Eine explosive Konstellation. Die Pläne der rechten Regierung stiessen sofort auf Widerstand. Dutzende von Belegschaften eröffneten den Reigen im frühen Herbst mit Arbeitskämpfen. Nach Streiks in einzelnen Branchen fanden sich am 8. November 100'000 zum Protest in Lissabon und vielen anderen Städten. Am 24. November ging der Service public in den Ausstand.

Front der Ablehnung

AUFRUF ZUM GENERALSTREIK: Für den 11. Dezember spannten alle zusammen. (Foto: Keystone)

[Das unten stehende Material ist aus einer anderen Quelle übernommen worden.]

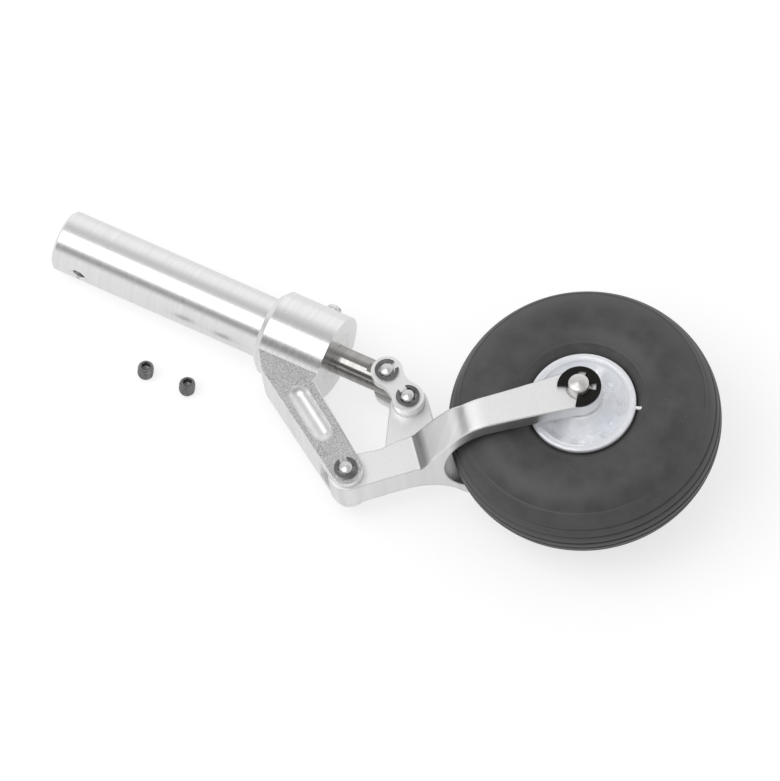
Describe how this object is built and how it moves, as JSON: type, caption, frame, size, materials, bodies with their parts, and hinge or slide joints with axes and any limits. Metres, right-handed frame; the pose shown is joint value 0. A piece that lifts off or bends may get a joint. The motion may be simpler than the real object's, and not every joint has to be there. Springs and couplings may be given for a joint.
{
  "type": "landing gear strut",
  "caption": "Trailing-link landing gear strut: tube with yoke, sprung rod and link, forked arm straddling a ribbed wheel, loose set screws beside it.",
  "frame": {"origin": "centre of the socket's mouth at the mount end of the strut tube", "axes": "+X along the tube towards the wheel, +Z along the pivot pins and the axle, trailing arm's pivot on the -Y side"},
  "size_m": [0.168, 0.0758, 0.0426],
  "materials": {
    "tube_aluminium": "turned, bright",
    "yoke_aluminium": "milled and bead blasted, chamfered edges",
    "arm_aluminium": "milled, satin",
    "rod_steel": "ground and polished",
    "pin_steel": "turned, bright",
    "clip_steel": "dark phosphate",
    "axle_clip_steel": "black oxide",
    "screw_steel": "black oxide",
    "bush_bronze": "turned",
    "bush_steel": "turned",
    "spring_steel": "drawn wire",
    "hub_plastic": "moulded, pearl grey, glossy",
    "tyre_rubber": "moulded, matt, ribbed tread"
  },
  "bodies": {
    "strut": {"strut_tube": "tube_aluminium", "yoke": "yoke_aluminium", "yoke_clamp_screw": "screw_steel", "rod_bush": "bush_steel", "spring": "spring_steel", "spring_seat": "bush_steel", "pivot_pin": "pin_steel", "pivot_pin_clips": "clip_steel", "loose_set_screws": "screw_steel"},
    "rod": {"piston_rod": "rod_steel", "piston": "bush_steel", "rod_pin": "pin_steel", "rod_pin_clips": "clip_steel"},
    "link": {"link_plate_near": "arm_aluminium", "link_plate_far": "arm_aluminium"},
    "arm": {"trailing_arm": "arm_aluminium", "arm_bush": "bush_bronze", "lug_pin": "pin_steel", "lug_pin_clips": "clip_steel", "axle": "pin_steel", "axle_clips": "axle_clip_steel", "axle_washers": "bush_steel"},
    "wheel": {"tyre": "tyre_rubber", "hub": "hub_plastic", "hub_bush": "bush_bronze"}
  },
  "joints": [
    {"name": "arm_pivot", "type": "hinge", "parent": "strut", "child": "arm", "pos_m": [0.0916, -0.0275, 0], "axis": [0, 0, 1], "range_deg": [0, 20], "stiffness_Nm_per_rad": 3},
    {"name": "rod_slide", "type": "slide", "parent": "strut", "child": "rod", "axis": [1, 0, 0], "range_m": [-0.0085, 0], "deforming": ["spring"]},
    {"name": "link_pivot", "type": "hinge", "parent": "rod", "child": "link", "pos_m": [0.088, 0, 0], "axis": [0, 0, 1], "range_deg": [-1, 4]},
    {"name": "wheel_spin", "type": "hinge", "parent": "arm", "child": "wheel", "pos_m": [0.1353, 0.011, 0], "axis": [0, 0, 1], "continuous": true}
  ],
  "couplings": [
    {"joint": "rod_slide", "follows": "arm_pivot", "m_per_rad": -0.02415},
    {"joint": "link_pivot", "follows": "arm_pivot", "ratio": 0.095}
  ]
}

Es geschah, was in der Regierung kaum jemand auf dem Schirm hatte: In wenigen Wochen fand sich eine breite «Front der Ablehnung». Die beiden konkurrierenden Gewerkschaftsverbände CGTP und UGT riefen zum ersten Mal seit 12 Jahren gemeinsam zum Generalstreik; ihnen folgten viele kleinere Verbände, etwa der Pflegenden. Die linken Parteien (sogar Teile der Sozialisten) zogen mit, angetrieben von den Bewegungen gegen die horrende Wohnungsnot, den wachsenden Rassismus, die Klimaleugner, die neue Frauenfeindlichkeit, gegen den Genozid in Gaza, den Übertourismus im Süden und die Armut in Zentralportugal, gegen Landflucht, Emigration der Jungen und der besten Köpfe.

Am Ende der Geduld

Tatsächlich legte am 11. Dezember der Generalstreik weite Teile des Landes lahm. 200 Flüge mussten gestrichen werden, Häfen, Bahn und Busse standen still, die Schulen blieben zu, Spitäler verrichteten nur Notdienst. Aber auch private Konzerne wurden bestreikt, etwa das grosse Volkswagenwerk. Nach Zählung der Gewerkschaften verweigerten 3 Millionen Menschen ihre Arbeit.

ALLES STEHT STILL: Am Tag des Generalstreiks bleiben die Züge in Lissabon am Bahnhof. (Foto: Keystone)

Luis Montenegro versuchte den Aufstand kleinzureden. Doch 61 Prozent der Bevölkerung gaben an, den Generalstreik zu unterstützen.